Scenario: BTS new price 10x of previous
What we did: bought BTS and sold it after increase
Result: +900% price increase lead to 10x net-worth of previous
Example of using bitUSD
Scenario: same as above
What we did: 1.5x leverage: buy BTS, lock it & borrow bitUSD, sell bitUSD to get more BTS
Result: +900% price increase lead to 1+(9)(1.5)= 14.5x net-worth of previous
Example of using HERO
Scenario: same as above + lets assume HERO market price 12% higher than feed constantly.
What we did: same steps as for 1.5x leverage: buy BTS, lock it and borrow HERO, sell HERO to get more BTS
Result: +900% price increase price lead to 15.04x net-worth of previous
How:
HERO market price 12% higher than feed price means you can buy 12% more BTS with your HERO loan creation. You can't profit 12% immediately because to unlock BTS you have to buy back HERO at same rate. But the effect on returns are magnified.
Usually leverage = position/collateral = (locked BTS + new BTS)/(locked BTS) and (new BTS) ~= (HERO debt) in value initially
But here with same (locked BTS):(HERO debt) ratio (based on desired risk sensitivity) the "new BTS" we can buy is higher by 12%
That means additional 0.5x leverage we get from borrowing becomes 0.5*1.12 = 0.56 so effective 1.56x total leverage
So +900% price increase lead to 1+(9)(1 + 0.5 * 1.12) = 15.04x net-worth
General equation is
(total_multiplier) = 1 + (price_multiplier - 1)(effective_leverage)
where
effective_leverage = 1 + (leverage - 1)*(market_to_feed_price_ratio)

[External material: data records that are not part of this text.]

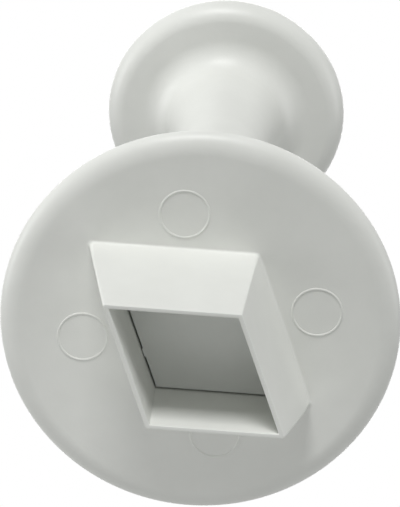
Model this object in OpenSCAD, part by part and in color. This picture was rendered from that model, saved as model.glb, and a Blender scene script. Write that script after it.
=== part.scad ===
// Plunger cutter for cutting and releasing small diamond shapes from rolled paste or dough.
// It stands on its cutting edge at z = 0, with the axis of the plunger along +Z
// and the long diagonal of the diamond along X.

/* [Diamond cutter] */
// Height of the cutter wall, from the cutting edge to the face of the disc
cutter_height = 12.9; // [12.5:0.1:20]
// Side of the diamond at the cutting edge, outside
edge_side = 13.8; // [13:0.1:18]
// Acute angle of the diamond
diamond_angle = 68.3; // [60:0.1:90]
// Width of the flat cutting edge
edge_width = 0.45; // [0.3:0.05:0.7]
// Slope of the outer wall, in degrees
wall_draft = 6.6; // [3:0.1:8]
// Slope of the cavity wall, in degrees
cavity_draft = 0.75; // [0.2:0.05:1.2]
// Rounding of the diamond's outer corners
corner_r = 0.5; // [0.3:0.05:0.9]
// Rounding of the cavity's corners
cavity_corner_r = 0.25; // [0.1:0.05:0.4]
// Depth of the cavity
cavity_depth = 11.5; // [11:0.1:12.4]

/* [Disc and barrel] */
// Diameter of the disc
disc_d = 40; // [38:0.5:50]
// Thickness of the disc
disc_thick = 2.2; // [2.1:0.1:4]
// Rounding of the disc's edge towards the cutter
disc_face_round = 1.9; // [1:0.1:1.9]
// Rounding of the disc's edge towards the knob
disc_back_round = 0.25; // [0.1:0.05:1]
// Outer diameter of the barrel
barrel_d = 14; // [13.8:0.1:16]
// Height of the barrel above the back of the disc
barrel_height = 30.9; // [30:0.1:36]
// Radius of the hollow where the barrel meets the disc
barrel_fillet = 5; // [2:0.5:7]
// Rounding of the barrel's mouth
barrel_lip_r = 0.5; // [0.2:0.1:0.7]
// Diameter of the ejector pin marks
pin_mark_d = 5.2; // [4:0.1:6]
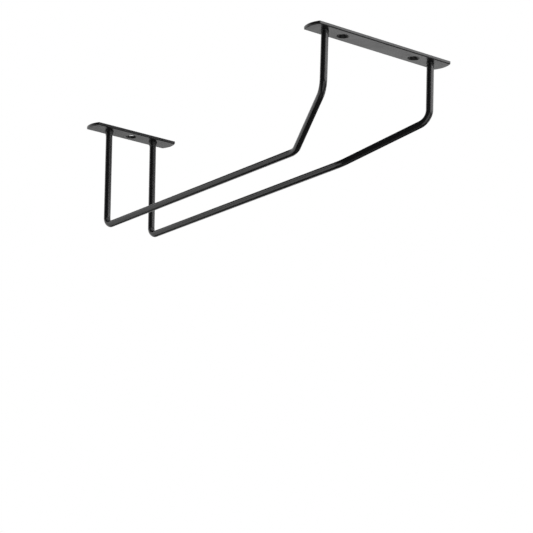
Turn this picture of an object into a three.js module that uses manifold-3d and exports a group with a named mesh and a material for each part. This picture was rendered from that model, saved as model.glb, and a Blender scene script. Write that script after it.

and for a simplest margin (1-step)
leverage = (1+y)/y
where y = (collateral/initial_debt)
ratio (y source).
Of course, if BTS price goes down buying back HERO would also cost 12% more BTS on top of price drop % so double edged sword like all leverage. Some various market/feed ratios looked at here.
That's all. I was curious about this for myself.
Bottom line: the Hero will be easier to sell and the 2.5% will mean nothing in the long run as BTS does it's 10x, 100x, 1000x thing.